Blonde | Director: Andrew Dominik | Cast: Ana de Armas, Adrien Brody | Language: English | Netflix
“Marilyn is just a career, she doesn’t have any well-being,” says Norma Jeane, breathily, to her agent, who insists that he invented her. “You’re free to invent yourself,” says her friend and lover Charlie Chaplin Jr, “like you gave birth to yourself.” Like Spencer, which was about Princess Diana last year, Blonde is a reimagined piece of fiction, based on Joyce Carol Oates’s novel about Marilyn Monroe. The levels of deception and fakery are deep, and Ana de Armas’ transformation goes beyond the obvious blonde wig and the arched body. There is a fragility but also an innate power as she is used and abused, and retains her sanity by distancing the reality of Norma Jeane from the celebrity of Marilyn Monroe. In popular culture, Norma Jeane has always been portrayed as the blonde bombshell, the brittle star, essentially the victim. That she was by all accounts. And as Armas sits naked before her first husband, chances upon the lies of her second husband, and gags after sex with the president, she shows Norma Jeane more debased than she has ever been shown before. But almost no account, on screen and in text, has captured the joie de vivre of Marilyn. Armas’ performance as Norma Jeane is heartbreaking but it is in capturing the joy of Marilyn onscreen, her ability to act with her entire body, the smile that stirred a thousand libidos, that she falls short. And that indeed was the triumph of the little girl from nowhere who conquered Hollywood.

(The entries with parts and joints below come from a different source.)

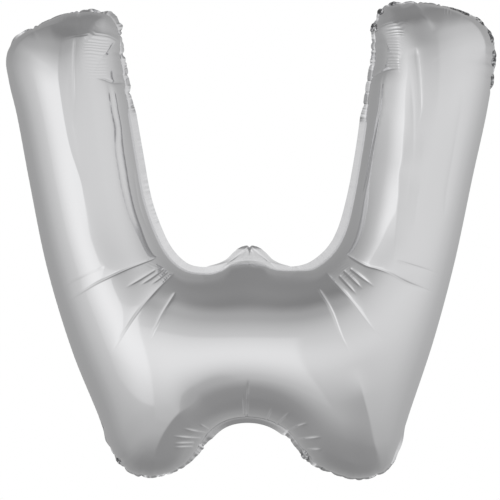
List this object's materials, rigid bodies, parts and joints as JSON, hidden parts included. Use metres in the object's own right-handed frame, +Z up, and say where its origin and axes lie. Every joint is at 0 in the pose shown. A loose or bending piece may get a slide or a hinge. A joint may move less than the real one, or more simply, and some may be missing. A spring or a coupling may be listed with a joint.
{
  "type": "foil letter balloon",
  "caption": "Giant blown-up letter W in plain silver foil, with a welded seam flange all round and a folded filling neck at its middle.",
  "frame": {"origin": "centre of the letter in the seam plane, where the air holds the balloon up", "axes": "+X to the letter's right as it is read, +Y from the front panel to the back panel, +Z up the letter; the front faces -Y and the seam lies in the plane Y = 0"},
  "size_m": [0.8448, 0.262, 0.827],
  "materials": {
    "foil": "satin metallised film",
    "foil_weld": "welded metallised film, a little duller",
    "foil_neck": "satin metallised film",
    "valve_film": "clear thin film"
  },
  "bodies": {
    "root": {"front_panel": "foil", "back_panel": "foil", "seam_flange": "foil_weld", "neck_front_film": "foil_neck", "neck_back_film": "foil_neck", "valve_film": "valve_film"}
  },
  "joints": []
}
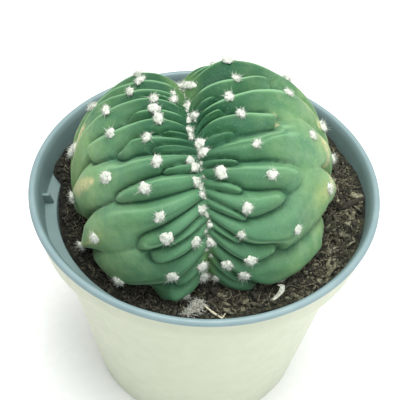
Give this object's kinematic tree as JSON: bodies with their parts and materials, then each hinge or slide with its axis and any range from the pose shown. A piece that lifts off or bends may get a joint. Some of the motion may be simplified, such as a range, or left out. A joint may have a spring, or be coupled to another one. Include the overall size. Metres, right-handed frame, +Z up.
{
  "type": "potted crested cactus",
  "caption": "Round plastic nursery pot filled with dark peat, holding a crested cactus: a low grooved dome of folded ribs with white woolly tufts and short spines.",
  "frame": {"origin": "centre of the pot's underside, on the surface that the pot stands on", "axes": "+Z up out of the pot, +X to the right and -Y towards the front of the plant as pictured"},
  "size_m": [0.1298, 0.1298, 0.1397],
  "materials": {
    "pot": "smooth moulded blue-grey plastic with a soft sheen",
    "soil": "rough dark peat with fibres and crumbs",
    "plant": "waxy blue-green skin, lighter on the rib crests, with white wool and spines",
    "straw": "pale dry straw",
    "dried_flower": "grey-white dried wool and scales",
    "dried_petal": "thin dry petal"
  },
  "bodies": {
    "root": {"pot": "pot", "soil": "soil", "crested_cactus": "plant", "dry_straw": "straw", "dried_flower": "dried_flower", "dried_petal": "dried_petal"}
  },
  "joints": []
}
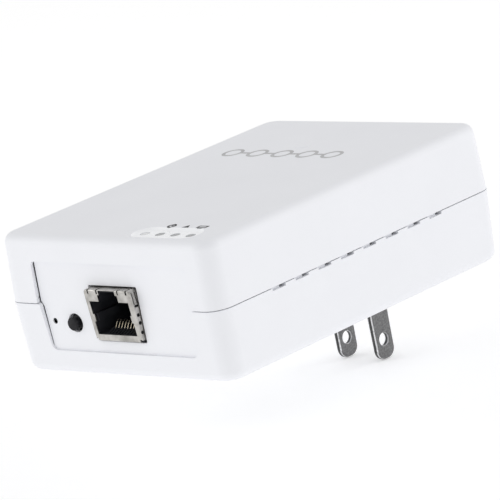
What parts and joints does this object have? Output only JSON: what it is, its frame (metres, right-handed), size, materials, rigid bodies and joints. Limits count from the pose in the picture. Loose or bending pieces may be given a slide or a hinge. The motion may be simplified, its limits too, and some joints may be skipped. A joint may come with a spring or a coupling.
{
  "type": "powerline network adapter",
  "caption": "White wall-plug box with flat blades, a shielded network socket, a push button, a pin-hole reset and small status lights.",
  "frame": {"origin": "centre of the pedestal face that meets the wall outlet, midway between the two blades", "axes": "+Z away from the wall through the face with the status lights, -Y towards the network socket, blades along -Z"},
  "size_m": [0.073, 0.1013, 0.057],
  "materials": {
    "housing_plastic": "fine moulded satin",
    "clear_plastic": "clear moulded",
    "black_plastic": "moulded",
    "blade_nickel": "nickel plated, drawn along the blade",
    "shield_metal": "tin plated sheet",
    "contact_gold": "gold plated wire",
    "screw_zinc": "zinc plated",
    "board_laminate": "solder mask on glass laminate",
    "epoxy_coat": "dipped coat",
    "film_case": "moulded case",
    "ferrite": "sintered",
    "copper_wire": "enamelled",
    "winding_tape": "polyester tape",
    "sink_aluminium": "extruded",
    "silicone_pad": "soft pad",
    "label_paper": "blank film label",
    "white_sleeve": "extruded sleeve"
  },
  "bodies": {
    "adapter": {"top_cover": "housing_plastic", "bottom_cover": "housing_plastic", "port_panel": "housing_plastic", "light_guide": "clear_plastic", "status_led_1": "clear_plastic", "status_led_2": "clear_plastic", "status_led_3": "clear_plastic", "status_led_4": "clear_plastic", "jack_housing": "black_plastic", "pair_switch_case": "black_plastic", "reset_switch_case": "black_plastic", "blade_carrier": "black_plastic", "fuse": "black_plastic", "bridge_rectifier": "black_plastic", "bulk_capacitor": "black_plastic", "transformer_base": "black_plastic", "optocoupler": "black_plastic", "supply_chip": "black_plastic", "output_capacitor": "black_plastic", "powerline_chip": "black_plastic", "memory_chip": "black_plastic", "ethernet_magnetics": "black_plastic", "ethernet_chip": "black_plastic", "line_wire": "black_plastic", "blade_left": "blade_nickel", "blade_right": "blade_nickel", "jack_shield": "shield_metal", "pair_switch_frame": "shield_metal", "jack_contact_1": "contact_gold", "jack_contact_2": "contact_gold", "jack_contact_3": "contact_gold", "jack_contact_4": "contact_gold", "jack_contact_5": "contact_gold", "jack_contact_6": "contact_gold", "jack_contact_7": "contact_gold", "jack_contact_8": "contact_gold", "cover_screw_1": "screw_zinc", "cover_screw_2": "screw_zinc", "cover_screw_3": "screw_zinc", "cover_screw_4": "screw_zinc", "carrier_screw_1": "screw_zinc", "carrier_screw_2": "screw_zinc", "main_board": "board_laminate", "varistor": "epoxy_coat", "y_capacitor": "epoxy_coat", "x_capacitor": "film_case", "coupling_capacitor": "film_case", "choke_core": "ferrite", "transformer_core": "ferrite", "coupling_transformer": "ferrite", "choke_winding_left": "copper_wire", "choke_winding_right": "copper_wire", "transformer_winding": "winding_tape", "heat_sink": "sink_aluminium", "crystal": "sink_aluminium", "thermal_pad": "silicone_pad", "rating_label": "label_paper", "neutral_wire": "white_sleeve"},
    "pair_plunger": {"pair_button": "black_plastic"},
    "reset_plunger": {"reset_button": "black_plastic"}
  },
  "joints": [
    {"name": "pair_button_press", "type": "slide", "parent": "adapter", "child": "pair_plunger", "axis": [0, 1, 0], "range_m": [0, 0.0003], "stiffness_N_per_m": 5000},
    {"name": "reset_button_press", "type": "slide", "parent": "adapter", "child": "reset_plunger", "axis": [0, 1, 0], "range_m": [0, 0.0003], "stiffness_N_per_m": 5000}
  ]
}
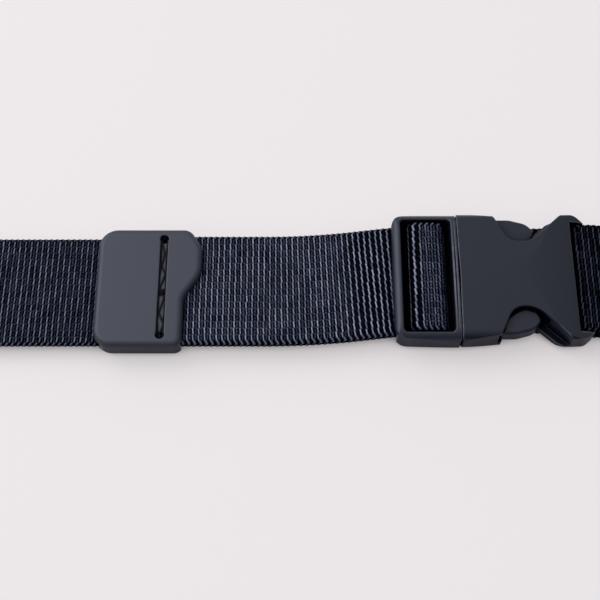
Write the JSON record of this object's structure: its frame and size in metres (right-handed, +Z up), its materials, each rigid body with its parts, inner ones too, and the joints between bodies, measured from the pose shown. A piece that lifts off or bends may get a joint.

Why watch it: For a career defining performance by Ana de Armas.
Rom-Com Formula – Plan A Plan B | Director: Shashanka Ghosh | Cast: Tamannaah Bhatia, Riteish Deshmukh | Language: Hindi | Netflix
Ever since Julia Roberts and Meg Ryan decided to take their foot off the pedal, rom-coms have ceased to be an attractive genre. The only place the genre is kept alive is on Netflix, even if it occasionally has to be put on a ventilator, as in the recent egregious rom-com, Love in the Villa. Those who love the genre, with its clichés—opposites attract, hate turns to love, and, yes, there can be happily ever after—will commend Plan A Plan B for its effort. Take a beautiful heroine recovering from a mysterious heartbreak, introduce her to a good-looking man who hates her at first sight, and put them in close proximity. Some sharp exchanges follow, a few friends and family members intervene, and soon they’re ready to take their vows. In Plan A Plan B every cliché is lovingly tended to, underlined, lit up in neon, and burnished till it shines brighter than Tamannaah Bhatia’s glossy skin. She’s a matchmaker given to conducting experiments involving sniffing people’s necks and taking tests like schoolchildren. Riteish Deshmukh is a divorce lawyer given to drinking excessively and dancing wildly in his after hours. Obviously she is not as proper as she looks and he is not as stud-like as he seems. What can possibly keep them apart? Directed by Shashanka Ghosh, whose Khoobsurat (2014) made Fawad Khan a national heartthrob before he returned to Pakistan, the movie moves at a rapid pace, covering the usual love-up, break-up, make-up. It could have been wittier, smarter, and sweeter, but a smouldering tango at the end almost saves it from going south.
Why watch it: The camera loves Tamannaah and so do we.